The Hellcat showdown was run street-style with no track prep, a flag start and no times recorded. Taylor’s Challenger was the only team to go to the trouble of fitting large slick tyres and four-link suspension to their ride and it paid off handsomely. While Taylor was able to hook up, guys like Westen Champlin in his twin-turbo equipped Charger couldn’t get the power down.

How serious the racing was is debatable, with plenty jumped starts from just about all the racers. Eric Malone left very early in the final, handing the win to Alex Taylor. He got his own back in an unofficial re-match. Serious or not, it was a lot of fun! Check it out in the video above.

The story to here

August 14: Dodge is pitting four famous YouTuber influencers against each other for a Hellcat Grudge Race at Roadkill Nights, giving each one a free car and $10K cash for mods – and the stuff they’ve come up with is nuts!

The contestants are young gun Alex Taylor, supercar enthusiast Tavarish, self-proclaimed redneck scientist Westen Champlin and the Throtl group.

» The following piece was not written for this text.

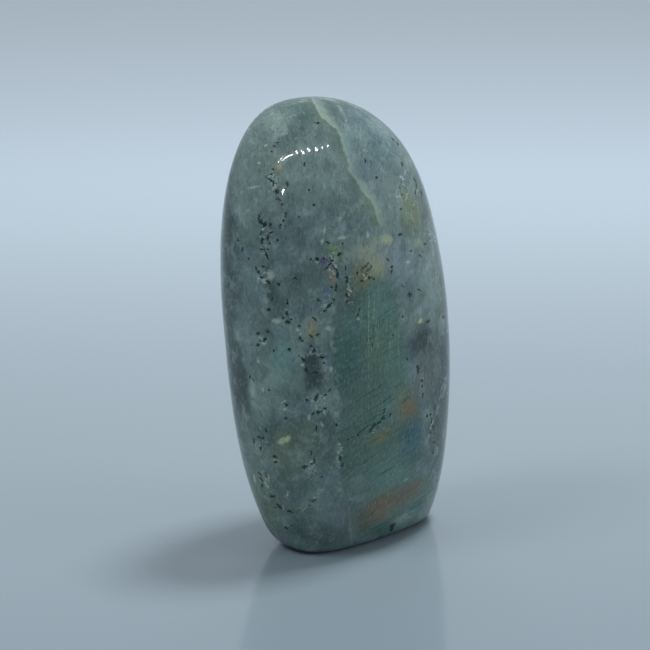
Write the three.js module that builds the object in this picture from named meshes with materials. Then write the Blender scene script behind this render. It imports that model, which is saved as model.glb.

Alex Taylor and Throtl were given 2019 Dodge Challenger Hellcat Redeyes, while Westen Champlin and Tavarish had the same Redeye engines delivered in Charger Hellcats. That means each contestant already had a 797hp, 6.2-litre Supercharged Hemi V8 as a base before they even started spending the $10,000.

The rules were simple – each competitor could do anything they wanted to the cars, so long as they kept the original engine and superchargers. Tyres, fuel, nitrous, turbos, ECUs, chassis modifications, the whole lot were green lighted by Dodge.

Alex Taylor is a Hot Rod Drag Week legend, having first raced at the event at the age of 16. She’s famous for her Badmaro Camaro drag car and her recently completed, six-second capable ’55 Chevy two door.

Alex has gone to town on her Hellcat, and while there’s no YouTube video at the time of writing showing all the mods yet, her Instagram tells a truly gob-smacking story for a four week build.

The whole rear end and floor has been cut out to make way for a custom four link set-up and a huge pair of slicks. Alex and her crew also ripped out the all the wiring and replaced it with a Holley Dominator EFI kit, there’s a TH400 with trans brake and bump button, and we also know the blower has been off for work.

Westen Champlin hasn’t gone nearly that far with the chassis work, but it’s no surprise his solution to making more power is far from conventional, given he recently Cummins-diesel swapped an S550 Mustang.

He opted to throw a pair of turbos underneath the Charger that feed straight into the 2.7L Hellcat blower, saying: “Nitrous is boring, everyone does it on a Hellcat – I wanted turbos!”

The kit is from Hellion, which netted 1004rwhp and some serious traction issues he’ll have to manage on Woodward Avenues unprepared street surface.

The Throtl crew run their YouTube channel alongside an online business which specialises in performance parts. Members of the Throtl crew taking on the build include Rick Beckerman, Mickey Andrade and Rickie Fernandez, who has the job of steering.

Their mods include some upgraded pulleys to get more boost from the blower, a Magnaflow exhaust and a new set of wheels with drag rubber. They have gone to town on making their Challenger as light as possible by ripping every ounce of interior out that they could, as well as upgrading the fuel system and adding a wet nitrous kit.

Tavarish is more at home tinkering on Supercars, and so far has been relatively quiet on what changes he’s made to his Charger. What we do know is that the car has undergone a colour change, has some new wheels and he has a cheeky video on his Instagram purging a nitrous system.

The winner out of the four teams will face off against Motortrend‘s Eric Malone, who’s the leader of the Team 256 squad of grudge-style drag racers. Eric and his team find ratty old cars and bring them back to life, racing them on 1/8-mile tracks, which is then filmed for the Motortrend show Fastest Cars in the Dirty South.

Right now we have no idea what he and his Team 256 crew have done to their blue Challenger Hellcat, but Malone did say: “I have some big plans for my SRT Hellcat Redeye that include coming to Pontiac with more than 1000 horsepower under the hood.”

All that’s been posted so far about Malone’s build is a video showing an angry Hellcat loping away at idle on a dyno.

The Hellcat Grudge Race will take place on August 14 at Roadkill Nights.

Sadly, due to Australians losing the ability to watch Motortrend’s self-run streaming service this year we won’t be able to view the two half-hour Roadkill episodes that will come from the grudge race, but it will be live streamed on Dodge’s own dodgegarage.com website which us Aussies will hopefully have access to.